Mulberry Hawk reflects the next day that Kate Nickleby is very attractive. He is certain he can conquer her shyness, and such a conquest would elevate his reputation in his small circle.

Mrs. Nickleby writes a long letter to Kate about her approval of Kate’s choice in beau. Mr. Mulberry Hawk is exactly the sort of man Mrs. Nickleby had envisioned as her son-in-law. She gives Kate advice about courtship, praising Kate for behaving appropriately the night before.

Kate doesn’t sleep and cries all night. She is forced to act like she is in good spirits for Mrs. Witterly, who is depressed. Mr. Witterly is happy he got introduced to a lord, and he invited Lord Verisopht to his home.

Kate has been reading a mind-numbing book to Mrs. Witterly. She is glad to put it down. Mrs. Witterly comments on Kate being pale, and Kate says it is due to the startling events the night before. Mrs. Witterly asks where Kate had met Lord Frederick and the other wonderful gentlemen they had met the night before. Kate answers that she met them through her uncle, but she hasn’t known them long.

Mr. Hawk and Lord Verisopht arrive. Kate tries to flee, but Mrs. Witterly detains her. Mrs. Witterly does begin to wonder if Mulberry Hawk is as delightful as she thought when he spends all his time making over Kate. However, Mr. Pyke and Mr. Pluck begin to flatter her. Kate has to endure Mulberry Hawk’s attentions.

Mrs. Witterly is irritated by how her husband reacts to the guests. His joy betrays the fact that they don’t entertain such illustrious people on a daily basis, as she wants people to believe.

Mulberry Hawk and his companions become regular visitors, much to Kate’s misery. Hawk chips away at her pride. Though they are coarse and vulgar, the Witterlys consider them to be great men.

Mrs. Witterly becomes jealous of Kate, who is favored by Mulberry Hawk. She is a necessary to have around, since it is obvious she is the one Hawk comes to see. Therefore, Kate can’t retreat from the company. Mrs. Witterly resents being in second place to her servant and starts treating Kate badly in private, which makes Kate’s job miserable.

Mrs. Witterly finally accuses Kate of being forward with the men. She gets offended when Kate tells her the accusations are unjust. Kate accuses her of being blinded by the men’s outrageous behavior, which is disrespectful to both of them. Mrs. Witterly is thrown into a fit and has to be sedated. Mr. Witterly blames Kate’s society for over-tiring his wife.

Kate goes to her uncle. He guesses the cause when he sees her weeping. Kate accuses him of cruelly putting her in the path of men he knew to be scoundrels. Ralph sees some of Nicholas’ temper in Kate. She refuses to put up with this. She apologizes for being angry, but she is very unhappy. She begs him to help her. She has went on, hoping th situation would cease. Her mother thinks these are good men. Her employer is also fooled. Ralph Nickleby is the only friend she can turn to.

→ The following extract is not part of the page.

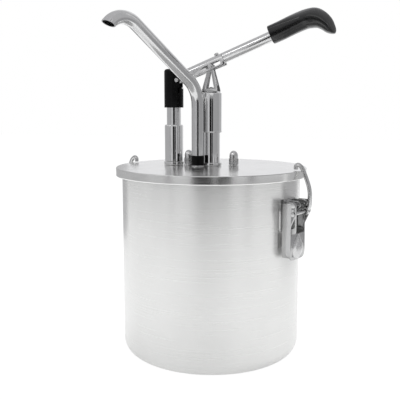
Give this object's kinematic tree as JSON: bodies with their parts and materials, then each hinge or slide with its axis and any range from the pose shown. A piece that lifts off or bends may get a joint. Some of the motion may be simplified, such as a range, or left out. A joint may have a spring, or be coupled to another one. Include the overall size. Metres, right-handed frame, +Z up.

Ralph says he can’t help her. She thinks he has influence over one of the men. He tells her he can’t risk offending someone he does business with. He tells her many girls would be flattered by the attention, but concedes that she shows good sense in despising them. However, their attentions will cease when a new novelty crosses their path.

Kate refuses to be put in this position. Women will scorn her and men will harass her. Good people will consider her a disgrace, which will harm her prospects in society and in getting a husband. She will not allow her self-esteem to suffer. She vows to support herself, even if she has to do hard labor. She will have peace of mind, at least. She vows to avoid her uncle and these men in the future.

She comes out to see Newman Noggs eavesdropping at the door. He tells her he and someone else will see her soon.

Ralph is angry at Mulberry Hawk and his gang. Newman Noggs punches the air in the other room, pretending it is Ralph Nickleby at the end of his fists.